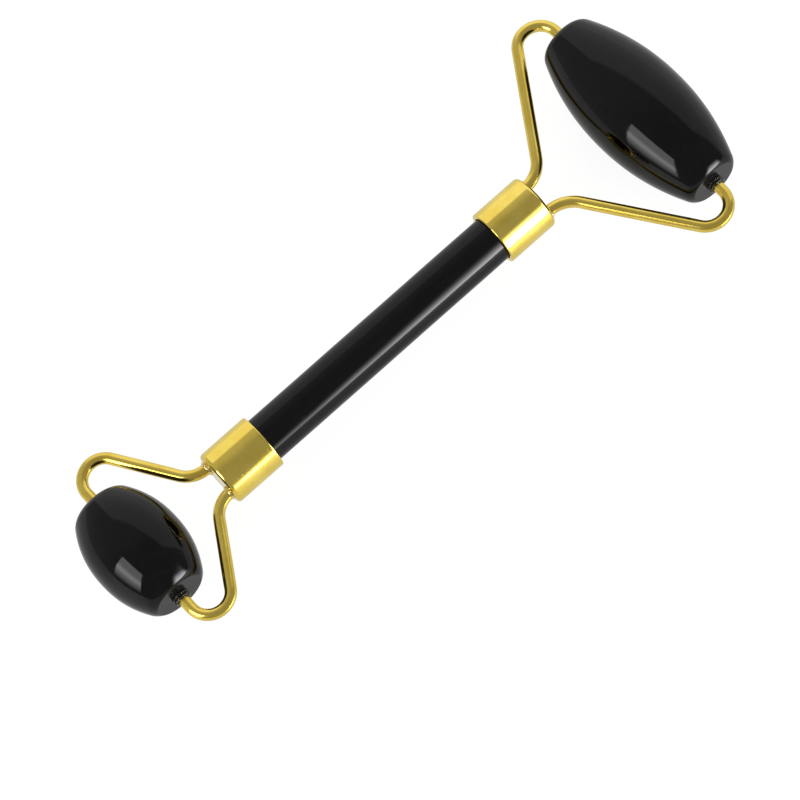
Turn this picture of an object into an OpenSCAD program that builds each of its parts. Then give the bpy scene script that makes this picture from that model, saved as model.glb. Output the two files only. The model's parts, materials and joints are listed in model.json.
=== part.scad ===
// Double-ended face roller: a round stone handle carries a long stone roller on one end
// and a short one on the other. Each roller turns on the bent ends of two wire arms,
// which are brazed into the closed end of a metal ferrule.
// The handle lies along X and the axles along Y. The large roller's belly rests on Z = 0.

/* [Rollers] */
// Distance between the two roller axles
axle_spacing = 121; // [112:0.5:130]
// Length of the large roller
large_len = 40.3; // [37:0.1:42]
// Diameter of the large roller at its middle
large_d = 19.5; // [18:0.1:21]
// Diameter of the large roller where its belly runs into its rounded edges
large_end_d = 11.7; // [11:0.1:14]
// Diameter of the large roller's flat end faces
large_face_d = 9.4; // [8.6:0.1:10.4]
// How full the large roller's belly is: 2 is a plain arc and more is fuller
large_fullness = 2.1; // [1.8:0.1:3]
// Length of the small roller
small_len = 23; // [20:0.1:25]
// Diameter of the small roller at its middle
small_d = 18.1; // [17:0.1:19]
// Diameter of the small roller where its belly runs into its rounded edges
small_end_d = 12.7; // [12:0.1:15]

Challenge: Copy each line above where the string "into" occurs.

Written reply:
Turn this picture of an object into an OpenSCAD program that builds each of its parts. Then give the bpy scene script that makes this picture from that model, saved as model.glb. Output the two files only. The model's parts, materials and joints are listed in model.json.
// which are brazed into the closed end of a metal ferrule.
// Diameter of the large roller where its belly runs into its rounded edges
// Diameter of the small roller where its belly runs into its rounded edges